Notably, those figures change in battleground states such as Pennsylvania and Ohio, where the Lung Association noted it was less likely that voters in those states believe protecting air quality outweighs the need to rein in regulations. In Ohio, for example, the numbers were turned on their heads, with 51 percent supporting repealing regulations over 43 percent who believed ensuring clean air quality was more important.
The American Lung Association has also launched a multi-million-dollar campaign against Republican efforts to repeal environmental regulations.
“We are sort of stepping up our public advocacy on who’s standing up for clean air and who’s standing up for big polluters,” said ALA Assistant Vice President Peter Iwanowicz.

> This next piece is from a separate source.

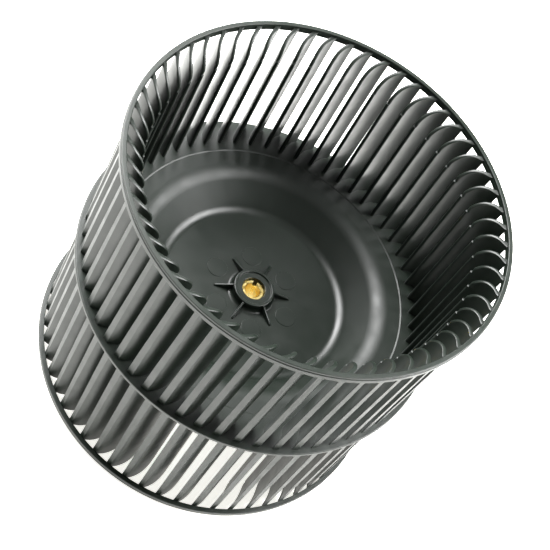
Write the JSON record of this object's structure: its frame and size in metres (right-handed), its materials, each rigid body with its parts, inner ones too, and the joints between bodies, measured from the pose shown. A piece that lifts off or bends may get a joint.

Politico notes the wisdom of the strategy:
Republicans have portrayed President Barack Obama and his minions at various federal agencies as job killers in a time of high unemployment and fragile economic growth. The left has figured out it needs a better message — one that’s more resonant on the local level — to combat the job-killer talk.
So melting glaciers are giving way to smog-induced asthma. And fuel-efficiency is now a matter of pump prices, not pollutants.
But industry attorney Scott Segal has called the advertisement a “new low,” and asserts that it exploits childhood asthma.
Sierra Club National Political Director Tony Cani notes that the issues being addressed in the advertisement and clean air campaigns are directly related to climate change without explicitly saying so. He explained, “When we’re talking about the immediate effects of some of these policies and some of these issues that will lead to climate change, they’re very serious too. We think that when we’re talking about [health] issues … we’re still talking about climate change,” he added. They “might not be using that word or that phrase.”
Advocates of the notion of manmade climate change have been forced to retreat from their assertions because significantly fewer Americans now believe in it following the Climategate scandal.
Americans grew wise to the climate change scheme when it became clear that progressives and Marxists were seizing upon claims that the planet is in peril to negotiate cap and trade and climate change policies. Through the formation of the Chicago Climate Exchange, coupled with the failed cap and trade bill, innocuously named the “American Power Act,” industrialized “wealthy” nations such as the United States would have had to pay for carbon credits. The process would have taken American wealth and redistributed it to the rest of the world.
Still, environmental activists have attempted to repackage the notion of climate change a number of times over the course of the last few decades in an effort to sell it and the radical agenda that comes with it to the American people. The dialogue on climate change has been dramatically transformed since it first entered the American political sphere. In the 1970s, the progressives first attempted to convince the country that “global cooling” was the immediate threat. But by the 1980s, scientists had refuted that theory, prompting the progressives to turn their attention to “global warming.” Now that “green” scientists are in the uncomfortable position of trying to reconcile increased ice formations at the southern polar cap, long periods of cooler temperatures, etc., with global-warming theories, they have renamed the environmental issue “climate change.”
Obama’s science czar John Holdren even went a step further, introducing another term that would allow environmentalists to talk about any climate phenomenon and still package it as climate change: “global climate disruption.”
It was during his lecture to the Kavli Prize Symposium on September 6 that Holdren first coined the expression “global climate disruption.” He discussed a variety of aspects related to global climate disruption, summing up the focus of his speech by explaining, “The problem is that the world is getting most of the energy its economies need in ways that are wrecking the climate its environment needs.” Holdren said it is a myth that the Earth is no longer warming, and described the phenomenon as “highly uniform, not just about temperature, rapid compared to capacities for adjustment, and harmful for most places and times.”
At the start of his lecture, Holdren explained the transition from “global warming” to “global climate disruption”: “Climate change means disruption of the patterns. Global average temperature is just an index of the state of the global climate as expressed in these patterns. Small changes in the index [lead to] big changes in the patterns.”
Obama’s Science Czar could not very well allow the issue of climate change to die, as it would thwart efforts to pass tyrannical measures such as the 2007 Energy Independence and Security Act, which regulates virtually every product produced in America, and Cap and Trade, a system that punishes thriving industrial economies by imposing a tax on whatever bureaucrats decide is an excessive use of carbon. For Holdren, the solutions do not end there. According to the 1973 book Human Ecology: Global Problems and Solutions, which Holdren co-authored, he has long supported government population control, by any means necessary, and the destruction of the American economy.
As Americans are now on alert to the radical environmental agenda, President Obama is in the delicate position of having to avoid taking an extreme environmentalist position. Democratic pollster Thom Riehle contends that Republicans will attempt to force Obama into taking such a position. He explains, “Once the administration issues a proposal to reduce carbon dioxide from power plants, I would expect that Republicans and their super PAC would pounce on that proposal with all their might.”
In the meantime, the Democrats may be embarking on a losing battle if they pursue an agenda that is based on cleaning up air quality, as polls show that the majority of adults are satisfied with air quality.